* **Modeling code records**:
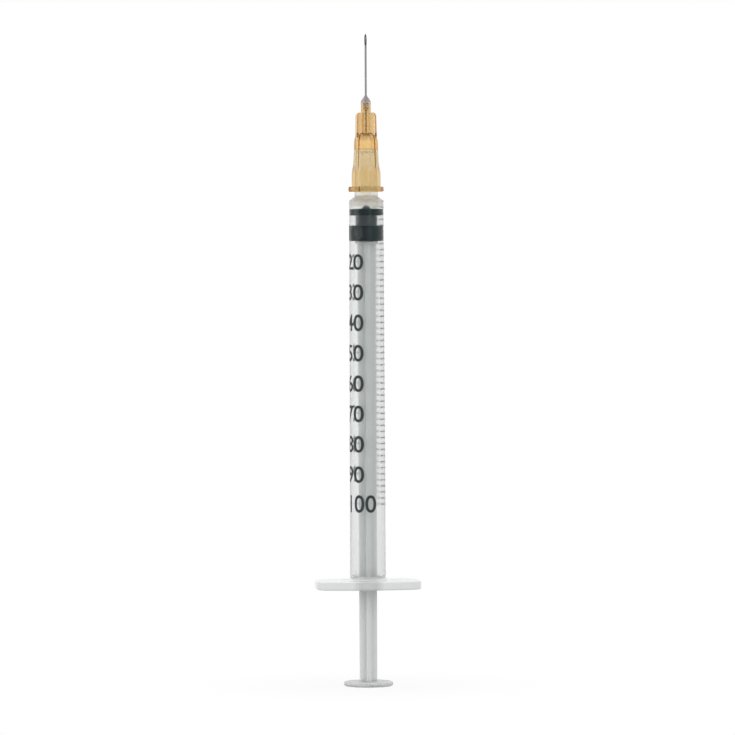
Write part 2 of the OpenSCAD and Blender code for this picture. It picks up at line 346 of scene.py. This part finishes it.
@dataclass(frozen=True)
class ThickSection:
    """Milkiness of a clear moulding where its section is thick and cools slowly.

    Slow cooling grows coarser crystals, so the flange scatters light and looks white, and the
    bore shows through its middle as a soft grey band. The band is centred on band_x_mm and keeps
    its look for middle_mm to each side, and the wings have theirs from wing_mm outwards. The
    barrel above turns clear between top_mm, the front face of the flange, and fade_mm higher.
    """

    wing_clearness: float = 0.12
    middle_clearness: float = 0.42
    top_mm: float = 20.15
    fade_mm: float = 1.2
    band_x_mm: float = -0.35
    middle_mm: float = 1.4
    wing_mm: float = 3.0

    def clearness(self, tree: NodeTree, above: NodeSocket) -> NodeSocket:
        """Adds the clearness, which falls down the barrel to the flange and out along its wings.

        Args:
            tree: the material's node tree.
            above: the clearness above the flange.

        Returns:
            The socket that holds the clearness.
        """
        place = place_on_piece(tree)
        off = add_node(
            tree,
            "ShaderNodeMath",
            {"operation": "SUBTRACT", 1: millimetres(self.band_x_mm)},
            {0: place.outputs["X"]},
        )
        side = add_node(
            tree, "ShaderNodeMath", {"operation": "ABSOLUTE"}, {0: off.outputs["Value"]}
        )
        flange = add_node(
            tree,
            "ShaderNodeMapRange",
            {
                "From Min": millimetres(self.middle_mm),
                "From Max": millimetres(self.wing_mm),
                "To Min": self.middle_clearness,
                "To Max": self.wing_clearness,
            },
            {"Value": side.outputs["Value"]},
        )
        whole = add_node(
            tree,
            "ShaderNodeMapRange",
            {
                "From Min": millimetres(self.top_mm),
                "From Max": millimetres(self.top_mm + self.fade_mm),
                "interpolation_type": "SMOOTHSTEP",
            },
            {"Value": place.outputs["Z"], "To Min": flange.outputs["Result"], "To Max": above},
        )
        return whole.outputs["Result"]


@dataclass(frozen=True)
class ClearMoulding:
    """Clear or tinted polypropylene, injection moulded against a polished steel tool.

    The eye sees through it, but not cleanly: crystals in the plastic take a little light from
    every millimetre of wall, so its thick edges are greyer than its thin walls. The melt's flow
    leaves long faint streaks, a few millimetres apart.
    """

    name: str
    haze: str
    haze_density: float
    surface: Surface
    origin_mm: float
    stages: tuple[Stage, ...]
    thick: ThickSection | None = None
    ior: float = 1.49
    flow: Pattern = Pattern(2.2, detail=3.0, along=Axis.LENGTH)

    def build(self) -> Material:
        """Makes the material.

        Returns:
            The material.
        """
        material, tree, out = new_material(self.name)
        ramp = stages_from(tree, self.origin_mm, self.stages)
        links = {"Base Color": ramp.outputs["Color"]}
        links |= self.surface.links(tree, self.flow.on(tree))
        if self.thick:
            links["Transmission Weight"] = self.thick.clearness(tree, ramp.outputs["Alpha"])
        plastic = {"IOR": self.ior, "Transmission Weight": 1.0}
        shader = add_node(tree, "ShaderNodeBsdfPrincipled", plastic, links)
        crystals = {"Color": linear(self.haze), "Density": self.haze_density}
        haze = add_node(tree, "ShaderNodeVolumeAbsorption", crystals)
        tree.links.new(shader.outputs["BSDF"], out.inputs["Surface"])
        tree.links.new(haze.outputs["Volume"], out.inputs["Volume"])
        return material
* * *
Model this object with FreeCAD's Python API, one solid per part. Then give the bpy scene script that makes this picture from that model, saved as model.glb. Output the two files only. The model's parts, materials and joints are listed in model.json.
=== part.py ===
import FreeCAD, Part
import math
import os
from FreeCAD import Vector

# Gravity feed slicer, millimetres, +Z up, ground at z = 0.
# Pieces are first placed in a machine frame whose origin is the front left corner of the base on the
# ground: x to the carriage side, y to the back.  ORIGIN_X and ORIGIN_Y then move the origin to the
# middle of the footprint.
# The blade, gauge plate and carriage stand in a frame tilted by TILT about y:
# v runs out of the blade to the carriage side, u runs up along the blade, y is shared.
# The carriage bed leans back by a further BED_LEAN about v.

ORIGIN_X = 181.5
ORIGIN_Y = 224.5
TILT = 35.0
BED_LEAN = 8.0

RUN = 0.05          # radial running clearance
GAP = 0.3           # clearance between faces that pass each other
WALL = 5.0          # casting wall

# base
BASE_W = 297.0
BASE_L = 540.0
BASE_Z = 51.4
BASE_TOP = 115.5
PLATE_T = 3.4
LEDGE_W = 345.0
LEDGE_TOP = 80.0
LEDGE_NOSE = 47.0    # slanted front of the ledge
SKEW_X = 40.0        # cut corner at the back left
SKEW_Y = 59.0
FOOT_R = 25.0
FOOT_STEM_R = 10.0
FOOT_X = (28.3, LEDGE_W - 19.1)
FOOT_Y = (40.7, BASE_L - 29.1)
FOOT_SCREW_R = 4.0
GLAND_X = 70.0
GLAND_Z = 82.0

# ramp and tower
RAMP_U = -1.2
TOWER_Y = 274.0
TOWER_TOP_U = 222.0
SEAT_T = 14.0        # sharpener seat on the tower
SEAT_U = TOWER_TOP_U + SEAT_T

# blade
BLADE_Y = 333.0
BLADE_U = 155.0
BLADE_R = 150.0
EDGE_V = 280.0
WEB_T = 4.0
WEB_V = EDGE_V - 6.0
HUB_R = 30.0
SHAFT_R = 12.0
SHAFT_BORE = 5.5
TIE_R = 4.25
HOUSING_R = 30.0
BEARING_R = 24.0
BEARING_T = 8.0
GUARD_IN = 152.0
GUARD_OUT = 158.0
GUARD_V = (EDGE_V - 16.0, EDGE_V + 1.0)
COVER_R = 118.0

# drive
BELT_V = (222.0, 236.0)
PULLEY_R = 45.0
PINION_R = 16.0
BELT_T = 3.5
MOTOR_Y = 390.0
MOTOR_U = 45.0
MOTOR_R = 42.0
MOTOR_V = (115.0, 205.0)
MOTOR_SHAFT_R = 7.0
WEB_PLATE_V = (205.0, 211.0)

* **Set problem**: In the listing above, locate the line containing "Write part 2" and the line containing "above: the clearness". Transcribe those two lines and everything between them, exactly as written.

* **Reply**:
Write part 2 of the OpenSCAD and Blender code for this picture. It picks up at line 346 of scene.py. This part finishes it.
@dataclass(frozen=True)
class ThickSection:
    """Milkiness of a clear moulding where its section is thick and cools slowly.

    Slow cooling grows coarser crystals, so the flange scatters light and looks white, and the
    bore shows through its middle as a soft grey band. The band is centred on band_x_mm and keeps
    its look for middle_mm to each side, and the wings have theirs from wing_mm outwards. The
    barrel above turns clear between top_mm, the front face of the flange, and fade_mm higher.
    """

    wing_clearness: float = 0.12
    middle_clearness: float = 0.42
    top_mm: float = 20.15
    fade_mm: float = 1.2
    band_x_mm: float = -0.35
    middle_mm: float = 1.4
    wing_mm: float = 3.0

    def clearness(self, tree: NodeTree, above: NodeSocket) -> NodeSocket:
        """Adds the clearness, which falls down the barrel to the flange and out along its wings.

        Args:
            tree: the material's node tree.
            above: the clearness above the flange.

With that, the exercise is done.